CARBON AND OXYGEN ISOTOPE EVIDENCE FOR THE ORIGIN OF LATE-KINEMATIC CARBONATE VEINS IN PROTEROZOIC METABASALTIC ROCKS, EASTERN BLACK HILLS, SD
A curious association exists between carbonate-bearing veins and early Proterozoic gabbroic sills and basaltic flows. The origin of the veins is closely linked to the latest phase of deformation and metamorphism observed in the Black Hills.
Samples of vein material were analyzed for their carbon and oxygen isotopic signatures. Sampling locations include the extensive vein networks from the Pactola Dam exposure of metabasalt and an outcrop of higher (amphibolite)-grade metamorphic amphibolite, interpreted as metabasalt, near Keystone. Low-grade metadolostone (?) near Nemo and high-grade marble from the Needles Highway, were also analyzed for comparison. Analyses were made to test the hypothesis that the veins were of hydrothermal, open-system orign. Thin-section studies do not support the derivation for voluminous carbonate from the metamorphic breakdown of mafic volcanic material.
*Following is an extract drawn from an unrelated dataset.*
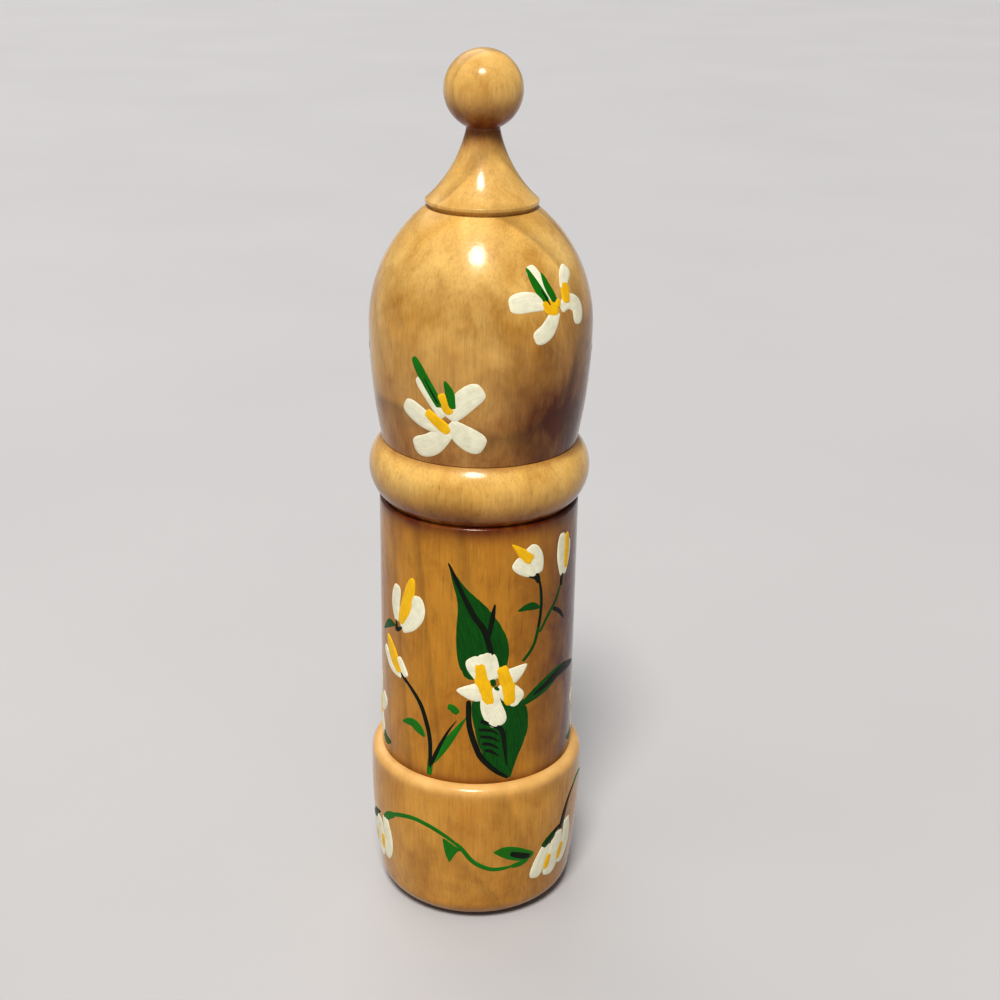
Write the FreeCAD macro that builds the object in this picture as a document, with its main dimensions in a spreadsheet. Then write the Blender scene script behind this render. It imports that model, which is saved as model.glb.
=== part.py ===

Plots of δ13C versus δ18O values strongly suggest that the Pactola veins are of hydrothermal origin. Very low δ13C values also infer a source of reduced organic material and are also consistent with magmatic influence. Metasedimentary-“S-type” granitic components for the vein fluids are good matches for the δ18O values between 10 and 12‰ (SMOW). In concert with other data, the stable isotope compositions support the concept of widespread fluid infiltration along shear zones and concurrent with granite intrusion.